As primeiras antologias, portanto, já anunciam a poética de redução e de repetição que encontraremos nas "ministórias" de livros mais recentes, como "234", "Pico na Veia" ou "Arara Bêbada", em que um breve diálogo permite contemplar o todo sórdido que o contém e precede. "O velho para a mocinha: ‘O que mais você quer? Não te dei um relógio que brilha no escuro? Uma calcinha vermelha de renda preta? Quem te lavou o corpo quando era uma ferida só?’."

Se, em geral, as personagens dos contos de Trevisan nem nome têm, é porque a grande personagem de sua obra é a cidade de Curitiba, por sua vez o espaço mental que desenha os descaminhos de seus desesperados. Sua Curitiba não é nem a pacata capital de província dos anos 1950, nem a metrópole modelo do prefeito e urbanista Jaime Lerner, mas a "grande favela do primeiro mundo" em que o autor viveu escarnecendo sadicamente da comédia humana.

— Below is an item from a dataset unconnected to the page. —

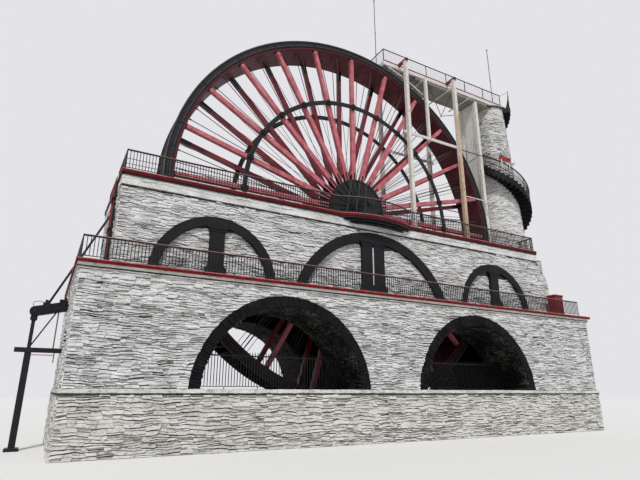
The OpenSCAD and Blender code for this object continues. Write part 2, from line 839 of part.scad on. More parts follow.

Na menos típica das cidades do país, Trevisan criou uma das obras menos impregnadas de sentimento de identidade cultural ou nacional da literatura brasileira. Mas podemos identificar traços de "brasilidade" seja em suas personagens, seja no uso obsessivo do diminutivo, que entretanto o escritor desloca de seu característico contexto familiar ou afetivo para uma atmosfera de erotismo perverso —"a casadinha" cujos "biquinho dos seios" o tarado toca com o dedo "mindinho", essa repetição de diminutivos cria uma expressão minimalista para expressar obscenidades inconfessáveis.

Em relação à presença pública de Trevisan, podemos evocar seu trabalho como um dos editores da Revista Joaquim, nos anos 1940, para desfazer a ideia de um escritor refratário a qualquer vida intelectual e social, que passou a vida recusando convites para entrevistas e homenagens.

Com seu universo infernal e asfixiante, em que o humor ecoa como o riso nervoso dos condenados à morte, a obra de Trevisan é uma emancipação das questões de identidade nacional que, do romantismo ao regionalismo, foram dominantes na cena literária brasileira. O fato de essa emancipação ter ocorrido para nos lançar inapelavelmente no colapso de nossa própria modernização falhada é mais uma das ironias do vampiro de Curitiba.